Herein lies the danger of this metaphor. The “high and impregnable” wall constructed by the modern Court has been used to inhibit religion’s ability to inform the public ethic, deprive religious citizens of the civil liberty to participate in politics armed with ideas informed by their spiritual beliefs, and infringe the right of religious communities and institutions to extend their ministries into the public square. The wall has been used to silence the religious voice in the public marketplace of ideas and to segregate faith communities behind a restrictive barrier.

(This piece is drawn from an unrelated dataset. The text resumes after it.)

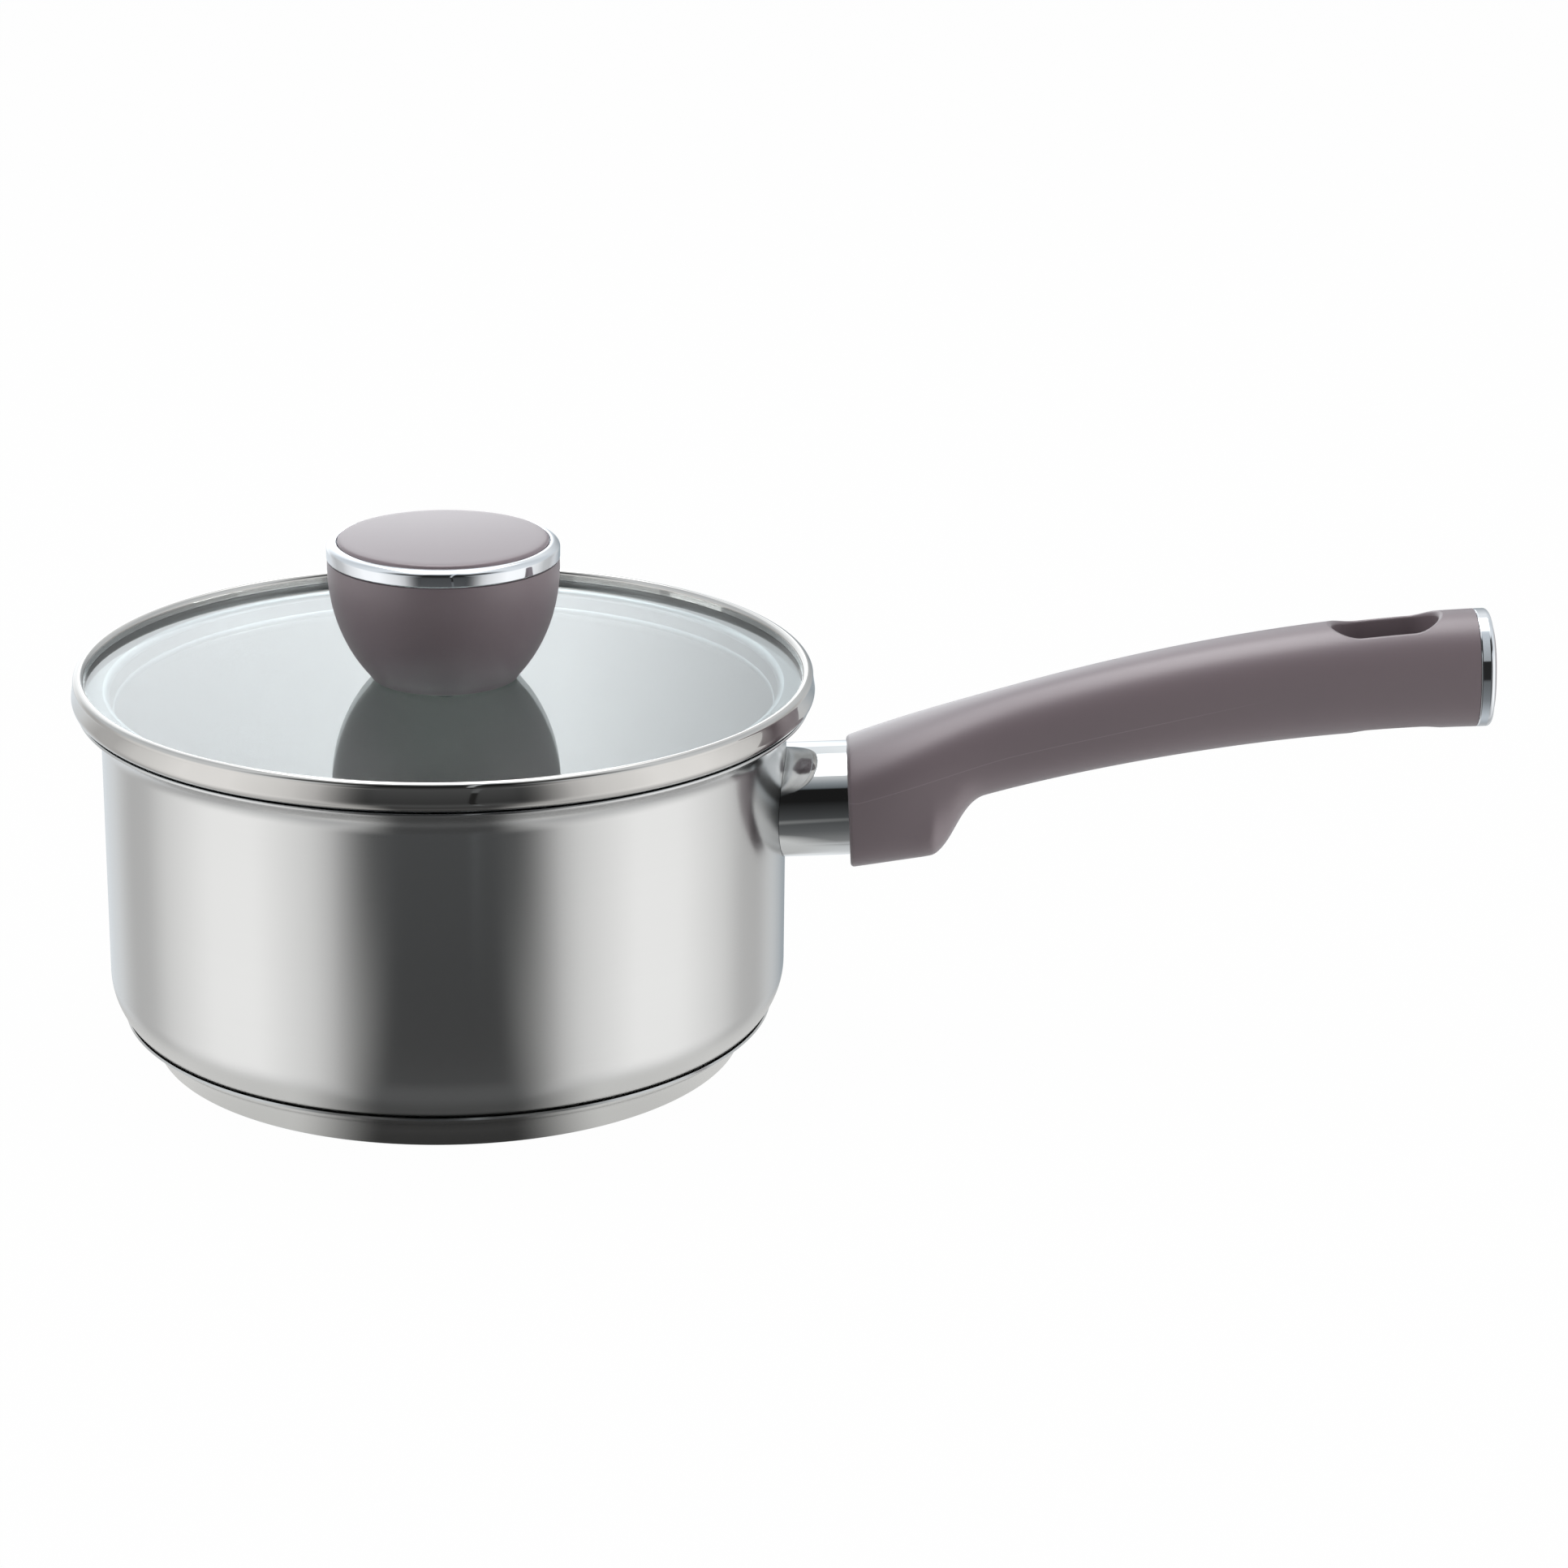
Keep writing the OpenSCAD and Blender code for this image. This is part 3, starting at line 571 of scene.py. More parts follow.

If, as I have argued, the wall is a profoundly flawed metaphor for First Amendment doctrine, then should we search for a better, alternative metaphor, such as James Madison’s “line of separation”? I think not. Although other tropes may yield interesting insights, we are best served by returning to the First Amendment itself.
Jefferson’s figurative language has not produced the practical solutions to real-world controversies that its apparent clarity and directness led its proponents to expect. Indeed, this wall has done what walls frequently do: It has obstructed the view. It has obfuscated our understanding of constitutional principles governing Church-State relationships.
The repetitious, uncritical use of felicitous phrases, Justice Felix Frankfurter observed, bedevils the law: “A phrase begins life as a literary expression; its felicity leads to its lazy repetition; and repetition soon establishes it as a legal formula, undiscriminatingly used to express different and sometimes contradictory ideas.” Figures of speech designed to simplify and liberate thought end often by trivializing or enslaving it. Therefore, as Judge Benjamin N. Cardozo counseled, “[m]etaphors in law are to be narrowly watched.” This is advice that courts would do well to heed.